Review: An impressive debut from a new writer. I'm reluctant to give this book five stars, but I think it deserves more than four. Bee Season is entertaining and thought-provoking, with interesting characters and more suspense than you'll usually see in literary novels. I'm looking forward to Ms. Goldberg's subsequent novels to see how she grows as a writer. I think she has the potential to produce some truly great work two or three books from now.

(BTW, my mother loved this book. I bet she'd give it five stars.)

Rating: 4 stars
Summary: Skepticism turned awe!
Review: First let me say, I wanted to hate this book. I mean really hate it. When I opened to the first page, I wanted it to be trite and boring and mundane. Why? Because somewhere in print I read that Goldberg didn't really want to write this - she wanted to get into something much more esoteric but was told she wouldn't get any readers unless she started more mainstream. I was insulted, and (being passive-aggressive) decided to read it (but I'm not buying it!) further spurred on by the NY Times reviews calling it "fervidly intelligent" and "particularly original and intriguing." Then the Seattle Times called it a "near perfect novel." C'mon now, how good could it be when she really didn't want to write it to begin with? Well, it could make me give it four stars in spite of myself. Goldberg is a careful writer, writing sentences in which each word has important implications - literal and symbolic. Words seem calculated - but not forced - and don't distract you from the intensity of the character's dysfunctional dynamics that uncoil themselves throughout the novel. The family's reluctant interdependency upon each other, both worldly and emotional, real and imagined, is incredibly insightful but never obvious. Goldberg is not insulting with her insights - the reader can find them provided that one is looking, and without having to be a literary scholar. As the famly spins on its out of control trajectory towards the end of the book, I found myself second guessing their actions - wanting to try and predict the unpredictable - to make order out of the madness. Perhaps this was the author's intention all along? If so, she has led me down the path and I have followed blindly. And been pleased with what I've found at the end. Since returning the library's copy, I have purchased my own copy to lend to others - this is a book worth getting others into. I have not enjoyed a book as much as this one in a long time.
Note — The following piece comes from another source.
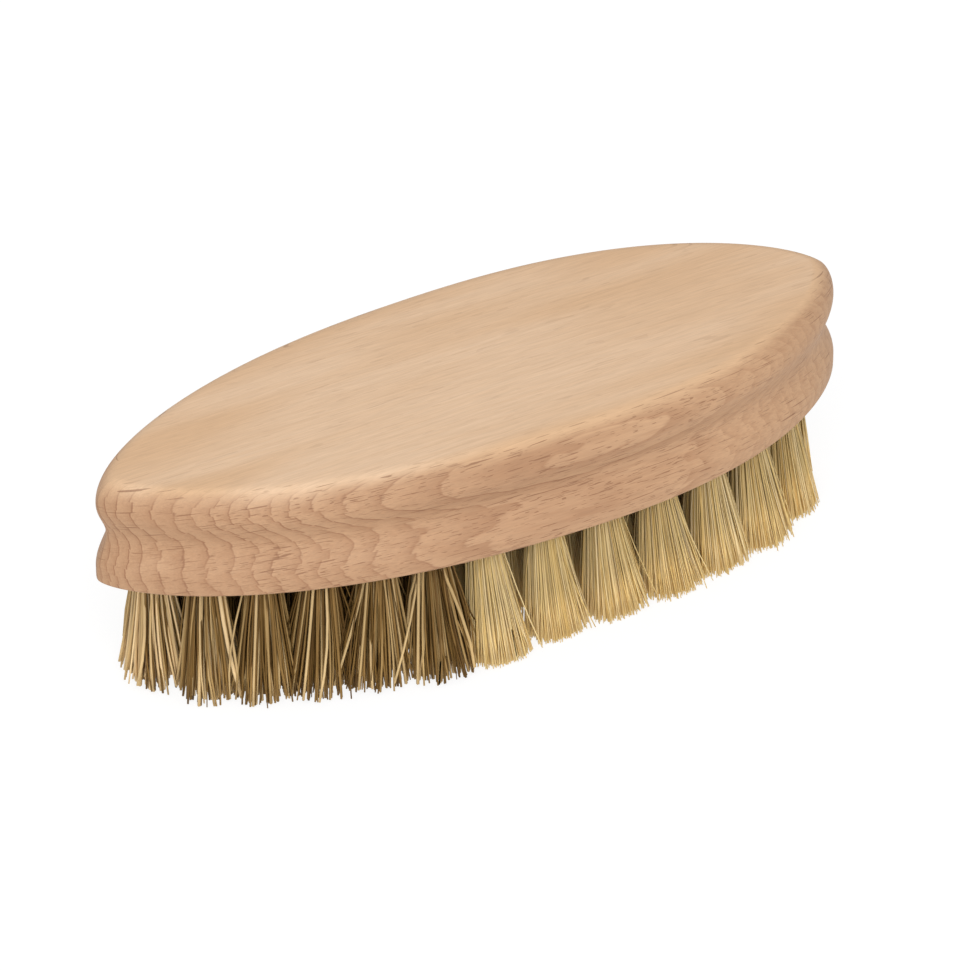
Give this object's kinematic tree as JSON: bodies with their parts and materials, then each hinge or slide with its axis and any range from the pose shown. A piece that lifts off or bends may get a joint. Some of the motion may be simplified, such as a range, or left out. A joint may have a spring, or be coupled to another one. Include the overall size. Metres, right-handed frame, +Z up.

My only disappointment is that I can't imagine where Goldberg will go from here.

Rating: 5 stars
Summary: "Perfectly" conveys the spiritual yearning of adolescence
Review: This book more than any other I have read recently captures the mystical yearning of young people, a yearning which is too often repressed because of parental or peer pressure or from the daily grind that is adult life. (Sometimes to be reborn in later years.) The immediacy of Eliza's experience, gained through Kabbalah, and Aaron's, through Krishna, speak directly to my memory of being young--an aspect of youth that is rarely dwelt on explicitly today, though it shines through rave culture.

That most of us are still haunted by our teenage dream of transcendence and unity is made very clear through Miriam's kaleidoscopic Perfectimundo world, which says, "ignore me at your peril."
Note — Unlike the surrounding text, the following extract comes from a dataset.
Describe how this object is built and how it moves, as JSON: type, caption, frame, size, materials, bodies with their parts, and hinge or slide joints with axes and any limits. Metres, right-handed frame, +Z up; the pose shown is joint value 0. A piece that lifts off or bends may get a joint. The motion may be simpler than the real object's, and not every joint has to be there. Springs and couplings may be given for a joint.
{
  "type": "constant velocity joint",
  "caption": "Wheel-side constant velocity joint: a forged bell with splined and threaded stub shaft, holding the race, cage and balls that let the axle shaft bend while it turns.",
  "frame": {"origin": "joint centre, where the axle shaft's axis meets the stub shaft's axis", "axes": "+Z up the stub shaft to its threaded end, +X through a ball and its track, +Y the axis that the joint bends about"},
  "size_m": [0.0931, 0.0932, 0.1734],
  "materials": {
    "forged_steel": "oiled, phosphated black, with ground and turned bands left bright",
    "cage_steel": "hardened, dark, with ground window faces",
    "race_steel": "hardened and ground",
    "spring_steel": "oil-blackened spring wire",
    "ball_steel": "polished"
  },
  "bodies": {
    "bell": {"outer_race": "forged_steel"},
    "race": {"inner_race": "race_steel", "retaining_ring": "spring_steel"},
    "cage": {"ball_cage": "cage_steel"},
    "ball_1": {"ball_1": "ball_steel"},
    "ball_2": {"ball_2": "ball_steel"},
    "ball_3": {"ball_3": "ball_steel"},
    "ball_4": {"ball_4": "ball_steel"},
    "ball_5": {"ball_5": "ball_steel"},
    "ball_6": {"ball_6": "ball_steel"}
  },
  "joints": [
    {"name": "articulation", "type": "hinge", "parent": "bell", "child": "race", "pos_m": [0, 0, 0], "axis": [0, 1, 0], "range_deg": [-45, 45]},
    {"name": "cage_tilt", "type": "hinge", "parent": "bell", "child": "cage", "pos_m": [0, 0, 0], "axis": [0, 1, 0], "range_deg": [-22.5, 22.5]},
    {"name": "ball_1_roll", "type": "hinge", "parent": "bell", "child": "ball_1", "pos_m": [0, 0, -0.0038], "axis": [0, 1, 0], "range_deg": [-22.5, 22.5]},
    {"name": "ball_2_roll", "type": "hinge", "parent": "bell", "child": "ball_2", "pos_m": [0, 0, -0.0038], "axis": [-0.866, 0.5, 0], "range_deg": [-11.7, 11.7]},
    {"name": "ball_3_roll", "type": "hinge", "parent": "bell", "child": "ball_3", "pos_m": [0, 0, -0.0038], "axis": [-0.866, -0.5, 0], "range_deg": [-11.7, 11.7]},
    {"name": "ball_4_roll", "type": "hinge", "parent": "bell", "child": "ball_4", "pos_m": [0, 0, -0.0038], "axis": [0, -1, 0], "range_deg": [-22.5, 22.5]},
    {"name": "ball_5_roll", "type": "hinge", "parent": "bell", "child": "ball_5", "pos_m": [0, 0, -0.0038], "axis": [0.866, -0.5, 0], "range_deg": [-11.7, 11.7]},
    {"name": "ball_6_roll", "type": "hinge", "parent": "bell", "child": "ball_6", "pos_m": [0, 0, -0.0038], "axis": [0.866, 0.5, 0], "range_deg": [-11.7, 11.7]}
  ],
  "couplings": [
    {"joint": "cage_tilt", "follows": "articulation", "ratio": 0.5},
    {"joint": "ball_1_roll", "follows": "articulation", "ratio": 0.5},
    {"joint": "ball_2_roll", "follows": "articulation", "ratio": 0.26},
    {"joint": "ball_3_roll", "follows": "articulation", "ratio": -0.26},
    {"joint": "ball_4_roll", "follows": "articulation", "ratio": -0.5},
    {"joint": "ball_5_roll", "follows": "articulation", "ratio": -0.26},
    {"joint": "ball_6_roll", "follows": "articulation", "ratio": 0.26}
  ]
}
This wise book shows us that enlightenment can come from many paths, and it does so through an incredibly real cast of characters, with thoughts and emotions we viscerally feel. The limpid beauty of Goldberg's writing reintroduced my young self to me. Bravo!

Rating: 4 stars
Summary: Not what you think
Review: I read about this book in the New York Times book review and was intrigued enough just to borrow it from the library because I thought it might not be worth buying the hardcover. I totally enjoyed the book and found it hard to put down. Initially only remembering that it was about a little girl and a spelling bee, I was engaged and engrossed by the sub-plots of each family member. Myla Goldberg does an excellent job of making you care deeply for Eliza as you see the story unfold mostly through her eyes. The fact that the family is devoutly jewish adds another facinating and critical element to the story that I absolutely embrased from my own personal experience of growing up devoutly catholic. This book is not only a worthwhile read, but leaves you with something that you can keep, if only in your heart.

Rating: 2 stars
Summary: Not even close to what the book jacket promises
Review: This book was a gift and I felt obliged to the giver to read it (otherwise I surely wouldn't have finished it). The story was painfully slow. When it finally took off and all the familial dysfunction revealed, the story ends. Which wasn't too terrible, since I didn't care enough about any of the characters to want to know what happened to them. I found the four characters flat and often unbelievable. I think Ms. Goldberg lost the forest for the trees. Every word, every metaphor seems to have been so carefully written. Yet, the characters and story need depth and development. Ms. Goldberg would make a skilled poet, but this novel needs work.